Several scriptures convey the truth that the ones who know their God will do great things. Every systematic theology I’ve ever picked up includes a lengthy chapter or two on God and His attributes, activity, and character. Alsup, though she does not offer systematic details, provides helpful commentary on key scriptures regarding God as our Sovereign, Compassionate, and Wise Father; our Saviour, Example, and Bridegroom; our Help and our Sanctifier. Near the end of each chapter Alsup asks probing questions to help the reader discern whether the truth about God is being lived in her daily life. For example, when considering the believer’s relationship with Christ and the Church, Alsup asks, “Do you identify Christ as the head of your body and live like he is the brains of your operation? Does your life reflect the supernatural connection you have to the rest of his body? Are you living in community with your brothers and sisters in his body or in isolation from other believers? Does your relationship with the church show that you believe that you are members of one another, or do you disobey Paul’s instructions by living as if you don’t need the other members? It is not enough to have a head knowledge of these doctrines. We must examine ourselves daily to see if we live out these teachings. If not, we must take our thoughts captive and make them submit to the truth of God’s Word.”
Finally, no study of God would be complete without some explanation of His Word and how we are to approach it. Alsup affirms that all of God’s Word is sufficient to teach us about ourselves, about Christ, and about Itself. Alsup also offers a few helpful clues for how to study and interpret the Old and New Testaments. These few short chapters served to remind me what a gold mine the Word of God is; treasure awaits those who take the time to dig deeply for truth. It is important to read good books, but Alsup reminds us to always make God’s Word the priority.

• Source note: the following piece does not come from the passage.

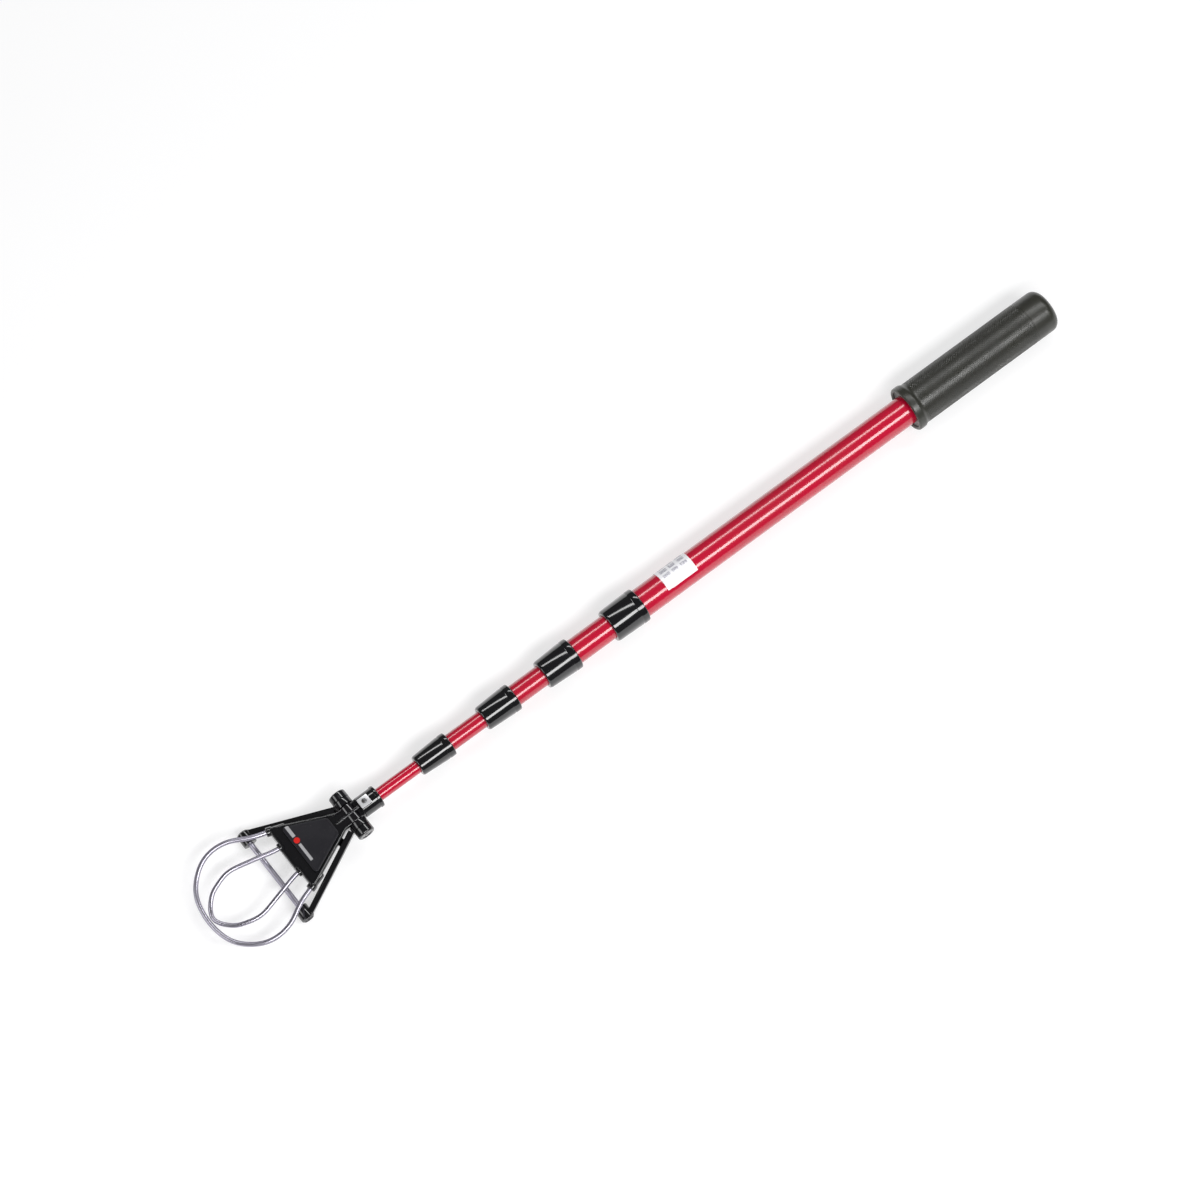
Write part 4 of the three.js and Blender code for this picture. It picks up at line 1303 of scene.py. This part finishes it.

One of the marks of a gifted teacher is that he or she can take difficult concepts and explain them in such a way that others can understand. Alsup obviously knows what she’s writing about, but she must walk a line between writing to demonstrate her mastery of the subject and writing for women who may not have any previous experience with theological study. Alsup does this well. A good teacher will also point students to her sources. Alsup ends several chapters with suggestions for further study, which is what she hopes women will pursue after reading this book. It is appropriate for individual or small group use, from college aged women on up. I am happy to recommend it.